In August 1912, the four Executive Secretaries of the Church met with the Synodical Presidents and other representative women at the Montreat retreat to outline the organization, set up the head office, and elect the Secretary. The name "The Woman's Auxiliary of the Presbyterian Church, U. S." was unanimously chosen. Winsborough was elected Superintendent of the new Woman's Auxiliary, as the title, "Executive Secretary," had been changed to that of "Superintendent" and Anne L. Howison (Mrs. A. M. Howison), of Staunton, Virginia was elected "Treasurer".

==Budget==
At the Assembly of 1914, the Church formally acknowledged the financial value of the Woman's Auxiliary and directed the four Executive Committees to furnish its budget. Each Committee contributed to the Auxiliary Budget in the same proportion as the percentage it received of the church's budget. All the women of the Church were expected to contribute weekly through the duplex envelopes as members of the Church. The Auxiliary received no report of these gifts. Every Auxiliary had its own "over and above" budget which included gifts to all the Causes of the Church usually in the percentage recommended to the local church by the Presbytery. It also includes funds for the support and promotion of the Presbyterials and Synodicals and other departments of woman's work.

==Outline==
The Woman's Auxiliary was formulated entirely by the women themselves. No conservative restrictions were superimposed upon them. They outlined the organization they desired and the Assembly gave its approval to the plan. When in 1923, at the Montreat Assembly, the Executive Committees were directed to add women to their membership, this important advance did not involve any change whatever in the Woman's Auxiliary, nor disturb any plan which was then in operation. The Auxiliary had been organized in the beginning as a promotional agency for the whole program of the Church, and the placing of some of its representatives on Executive Committees was only the completion of the ideal in the minds of its founders.

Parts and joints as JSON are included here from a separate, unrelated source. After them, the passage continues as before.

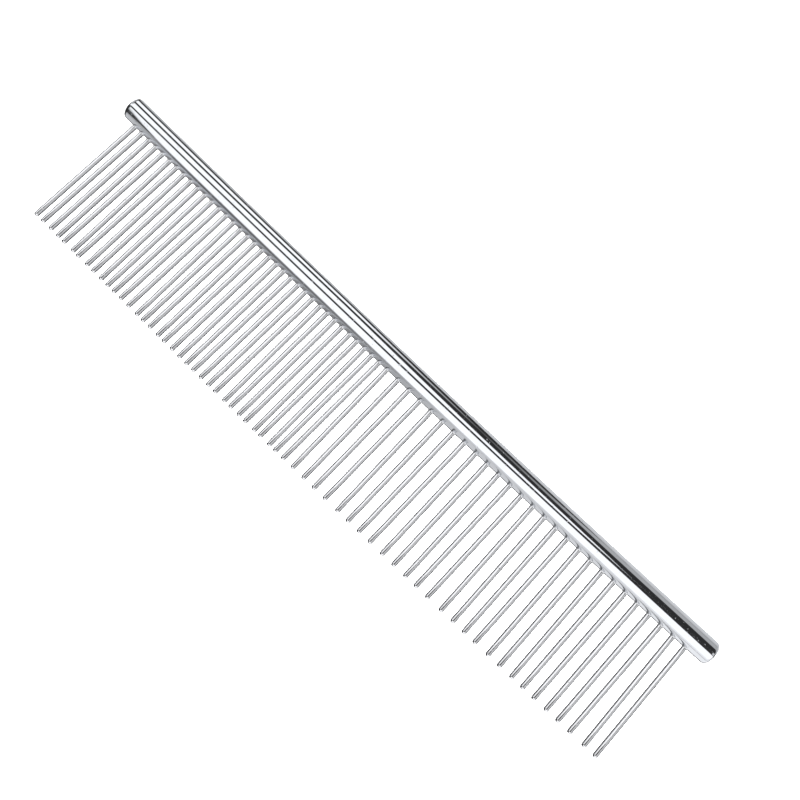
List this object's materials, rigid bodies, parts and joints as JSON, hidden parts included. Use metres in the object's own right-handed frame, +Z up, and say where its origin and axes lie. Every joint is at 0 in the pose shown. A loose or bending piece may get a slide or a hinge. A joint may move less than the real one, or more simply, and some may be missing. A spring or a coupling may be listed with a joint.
{
  "type": "grooming comb",
  "caption": "Straight pet grooming comb: a round polished steel bar with one row of long round wire teeth, half of the row closely spaced and half widely spaced.",
  "frame": {"origin": "under the middle of the comb's outline, at the height of the lowest line of the bar, with the comb lying flat", "axes": "+X along the bar from the fine end to the coarse end, -Y from the bar to the tips of the teeth, +Z up through the thickness of the bar"},
  "size_m": [0.19, 0.0394, 0.0061],
  "materials": {
    "bar_chrome": "bright chrome plate on a polished round bar, with faint lengthwise polishing lines",
    "tooth_chrome": "bright chrome plate on drawn wire, with faint drawing lines along each tooth"
  },
  "bodies": {
    "root": {"spine_bar": "bar_chrome", "fine_tooth_02": "tooth_chrome", "fine_tooth_03": "tooth_chrome", "fine_tooth_04": "tooth_chrome", "fine_tooth_05": "tooth_chrome", "fine_tooth_06": "tooth_chrome", "fine_tooth_07": "tooth_chrome", "fine_tooth_08": "tooth_chrome", "fine_tooth_09": "tooth_chrome", "fine_tooth_10": "tooth_chrome", "fine_tooth_11": "tooth_chrome", "fine_tooth_12": "tooth_chrome", "fine_tooth_13": "tooth_chrome", "fine_tooth_14": "tooth_chrome", "fine_tooth_15": "tooth_chrome", "fine_tooth_16": "tooth_chrome", "fine_tooth_17": "tooth_chrome", "fine_tooth_18": "tooth_chrome", "fine_tooth_19": "tooth_chrome", "fine_tooth_20": "tooth_chrome", "fine_tooth_21": "tooth_chrome", "fine_tooth_22": "tooth_chrome", "fine_tooth_23": "tooth_chrome", "fine_tooth_24": "tooth_chrome", "fine_tooth_25": "tooth_chrome", "fine_tooth_26": "tooth_chrome", "fine_tooth_27": "tooth_chrome", "fine_tooth_28": "tooth_chrome", "fine_tooth_29": "tooth_chrome", "fine_tooth_30": "tooth_chrome", "fine_tooth_31": "tooth_chrome", "fine_tooth_32": "tooth_chrome", "fine_tooth_33": "tooth_chrome", "fine_tooth_34": "tooth_chrome", "fine_tooth_35": "tooth_chrome", "fine_tooth_36": "tooth_chrome", "coarse_tooth_02": "tooth_chrome", "coarse_tooth_03": "tooth_chrome", "coarse_tooth_04": "tooth_chrome", "coarse_tooth_05": "tooth_chrome", "coarse_tooth_06": "tooth_chrome", "coarse_tooth_07": "tooth_chrome", "coarse_tooth_08": "tooth_chrome", "coarse_tooth_09": "tooth_chrome", "coarse_tooth_10": "tooth_chrome", "coarse_tooth_11": "tooth_chrome", "coarse_tooth_12": "tooth_chrome", "coarse_tooth_13": "tooth_chrome", "coarse_tooth_14": "tooth_chrome", "coarse_tooth_15": "tooth_chrome", "coarse_tooth_16": "tooth_chrome", "coarse_tooth_17": "tooth_chrome", "coarse_tooth_18": "tooth_chrome", "coarse_tooth_19": "tooth_chrome", "coarse_tooth_20": "tooth_chrome", "coarse_tooth_21": "tooth_chrome", "coarse_tooth_22": "tooth_chrome", "coarse_tooth_23": "tooth_chrome", "coarse_tooth_24": "tooth_chrome", "coarse_tooth_25": "tooth_chrome"}
  },
  "joints": []
}
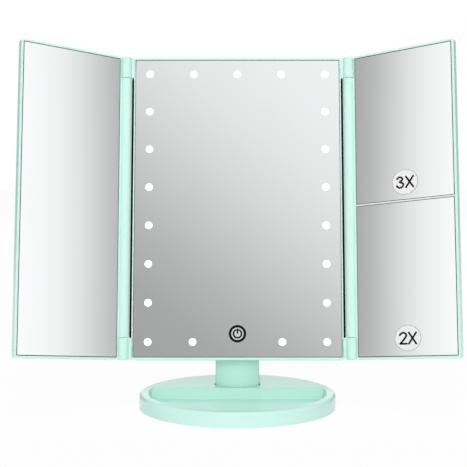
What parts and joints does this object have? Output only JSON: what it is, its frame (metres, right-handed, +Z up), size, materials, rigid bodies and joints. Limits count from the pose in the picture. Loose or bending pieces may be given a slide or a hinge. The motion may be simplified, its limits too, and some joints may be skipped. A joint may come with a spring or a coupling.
{
  "type": "lighted vanity mirror",
  "caption": "Folding table-top vanity mirror with lights round a centre glass, two swinging wings with flat and magnifying glass, and a tilting head on a tray base.",
  "frame": {"origin": "centre of the oval base, at the undersides of the feet", "axes": "+Z up, the viewer stands on -Y, +X to the viewer's right, along the open wings"},
  "size_m": [0.3224, 0.1286, 0.2745],
  "materials": {
    "mint_plastic": "moulded ABS, satin gloss",
    "silvered_glass": "silvered flat glass",
    "silvered_acrylic": "acrylic magnifier, silvered on its rounded back",
    "opal_acrylic": "opal acrylic",
    "black_plastic": "black plastic strip",
    "black_print": "screen print",
    "white_print": "screen print",
    "white_plastic": "white reflective plastic",
    "steel": "zinc plated steel",
    "rubber": "soft rubber pad",
    "nylon": "natural nylon",
    "circuit_board": "white solder mask on glass epoxy",
    "green_board": "green solder mask on glass epoxy",
    "light_chip": "light chip, emissive",
    "component": "moulded component",
    "nickel": "nickel plated spring steel",
    "copper": "copper foil",
    "cell_jacket": null,
    "tape": "double-sided foam tape",
    "foam": "conducting foam",
    "red_insulation": "wire insulation"
  },
  "bodies": {
    "stand": {"base_tray": "mint_plastic", "base_plate": "mint_plastic", "foot_pads": "rubber", "plate_screws": "steel", "base_weights": "steel", "neck_post": "mint_plastic", "neck_screws": "steel", "friction_washers": "nylon"},
    "head": {"spring_washers": "steel", "tilt_pin": "steel", "tilt_nut": "steel", "front_frame": "mint_plastic", "hinge_pins": "steel", "buffer_strips": "black_plastic", "centre_mirror": "silvered_glass", "light_diffuser": "opal_acrylic", "mirror_tape": "tape", "led_board": "circuit_board", "led_chips": "light_chip", "led_carrier": "white_plastic", "touch_pad": "copper", "touch_contact": "foam", "touch_mark": "black_print", "rear_cover": "mint_plastic", "cover_screws": "steel", "battery_cells": "cell_jacket", "battery_contacts": "nickel", "control_board": "green_board", "board_parts": "component", "board_screws": "steel", "usb_socket": "nickel", "led_leads": "red_insulation", "battery_leads": "red_insulation"},
    "left_wing": {"left_wing_frame": "mint_plastic", "left_wing_back": "mint_plastic", "left_mirror": "silvered_glass", "left_mirror_tape": "tape"},
    "right_wing": {"right_wing_frame": "mint_plastic", "right_wing_back": "mint_plastic", "magnifier_3x": "silvered_acrylic", "magnifier_2x": "silvered_acrylic", "mirror_divider": "white_plastic", "badge_3x": "white_print", "badge_2x": "white_print", "right_mirror_tape": "tape"},
    "battery_door": {"battery_door": "mint_plastic"}
  },
  "joints": [
    {"name": "head_tilt", "type": "hinge", "parent": "stand", "child": "head", "pos_m": [0, 0.0225, 0.0392], "axis": [-1, 0, 0], "range_deg": [-23.5, 76.5]},
    {"name": "left_wing_hinge", "type": "hinge", "parent": "head", "child": "left_wing", "pos_m": [-0.086, 0.02723, 0.15016], "axis": [0, 0.2334, 0.9724], "range_deg": [-32, 148]},
    {"name": "right_wing_hinge", "type": "hinge", "parent": "head", "child": "right_wing", "pos_m": [0.086, 0.02723, 0.15016], "axis": [0, -0.2334, -0.9724], "range_deg": [-32, 148]},
    {"name": "battery_door_slide", "type": "slide", "parent": "head", "child": "battery_door", "axis": [0, 0.2334, 0.9724], "range_m": [0, 0.05]}
  ]
}
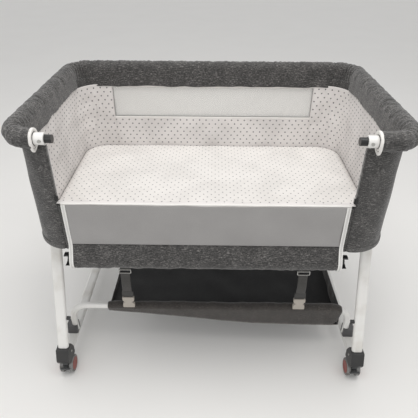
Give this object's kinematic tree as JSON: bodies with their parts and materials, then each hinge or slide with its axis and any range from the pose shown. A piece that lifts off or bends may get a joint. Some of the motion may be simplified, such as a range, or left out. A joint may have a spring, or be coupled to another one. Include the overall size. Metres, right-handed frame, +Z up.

The Woman's Auxiliary became the only woman's organization in the church. All other existing organizations were disbanded and the Woman's Auxiliary adopted as the channel for all the activities of the women of that church. The Woman's Auxiliary had the usual officers, and in addition to these, a Secretary representing each of the following departments: Foreign Missions, Assembly's Home Missions, S. P. and C. Home Missions, Christian Education and Ministerial Relief, Sunday School Extension and Young People's Work, Spiritual Life, Christian Social Service and Literature. The entire membership of the Auxiliary was divided into groups called Circles.